I call these fence feeders as they kinda resemble a 3 rail horse fence from the inside of the pen. Super easy access from the outside to feed. This style of feed I find works best because they have to put their heads in to eat and there is enough room for them to move or get pushed aside.


----------



## janeen128 (Dec 31, 2012)

TDG-Farms said:


> I call these fence feeders as they kinda resemble a 3 rail horse fence from the inside of the pen. Super easy access from the outside to feed. This style of feed I find works best because they have to put their heads in to eat and there is enough room for them to move or get pushed aside.


Did you build that? I can see something like that working here on a little smaller scale By the way beautiful animals. Alpine and Alpine crosses?


----------



## lovinglife (Jun 6, 2013)

Husband built this for me two days ago, seems to be working pretty good. It is a plastic barrel cut down the middle then the frame up, can get two bales in it. Little munch mouths, they have three acres of great lush pasture still to eat, but the hay is so much tastier, at least this time of day. You can see the two Guernsey girls are as round as the barrel, standing there watching the adults eat.


----------



## goathiker (Apr 14, 2011)




----------



## janeen128 (Dec 31, 2012)

I especially like the water buckets to where they can't spill, step, pee or poop in it...


----------



## TDG-Farms (Jul 12, 2013)

Yep, I build all the stuff here on the farm  All those years of trade work paid off lol. All but the one Togg in the pictures are alpines. Any crosses we end up having are always sent to dairies.

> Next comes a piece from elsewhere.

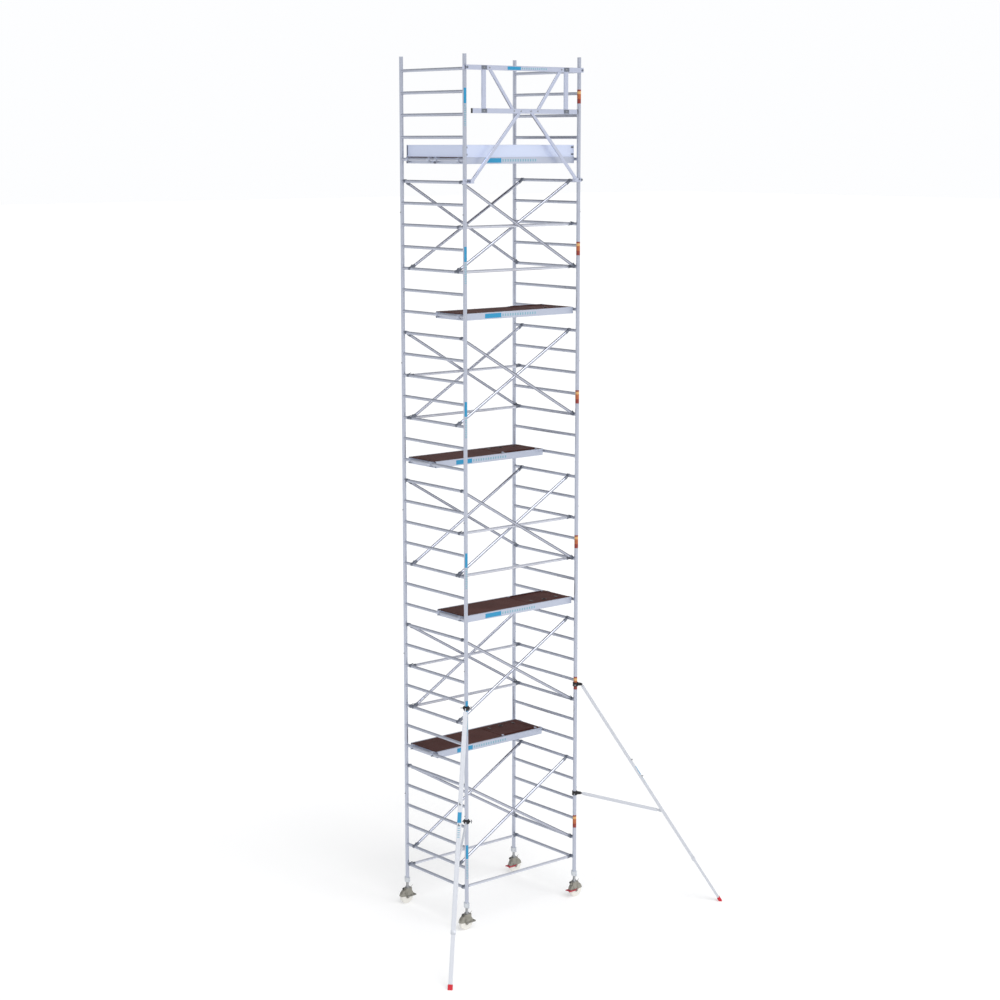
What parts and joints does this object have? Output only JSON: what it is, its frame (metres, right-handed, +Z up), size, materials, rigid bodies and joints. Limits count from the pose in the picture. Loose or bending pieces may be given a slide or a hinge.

After we get the fall mucking and winter prep done, figured Id take a video of the entire farm and post it. Id like to do it now but things are still a mess


----------



## janeen128 (Dec 31, 2012)

Cool!! I'd like to see it. I have a guy from church interested in building on to my barn next spring. Perhaps I can get some ideas.... I really do need more space... As it is now when one is close to kidding, all the boys will be in a tarp covered pen here up front...for a week or so, then they will be separated at night from mom, so they can be in the "kids" pen, then everyone else can resume their pen assignments. So yeah I need more room


----------



## TDG-Farms (Jul 12, 2013)

I know it looks kinda hilly billy, but you can get a great free temp shelter. It will take some looking but you seem to be good at that, contact ag places. Places that do seeds and fertilizers and see if they have any cracked (or holes) poly tanks stored somewhere. Most places just break em up and throw them away. But if you could get a 1000 gallon poly tank, cut a hole out for a door and then some holes or most of the bottom out of it, done. Ready made shelter. They all also have a screw on top and its easy to set that up for venting so no pee smell.


----------



## janeen128 (Dec 31, 2012)

TDG-Farms said:


> I know it looks kinda hilly billy, but you can get a great free temp shelter. It will take some looking but you seem to be good at that, contact ag places. Places that do seeds and fertilizers and see if they have any cracked (or holes) poly tanks stored somewhere. Most places just break em up and throw them away. But if you could get a 1000 gallon poly tank, cut a hole out for a door and then some holes or most of the bottom out of it, done. Ready made shelter. They all also have a screw on top and its easy to set that up for venting so no pee smell.


Great idea I'll look into that. Thanks TGD-farms!


----------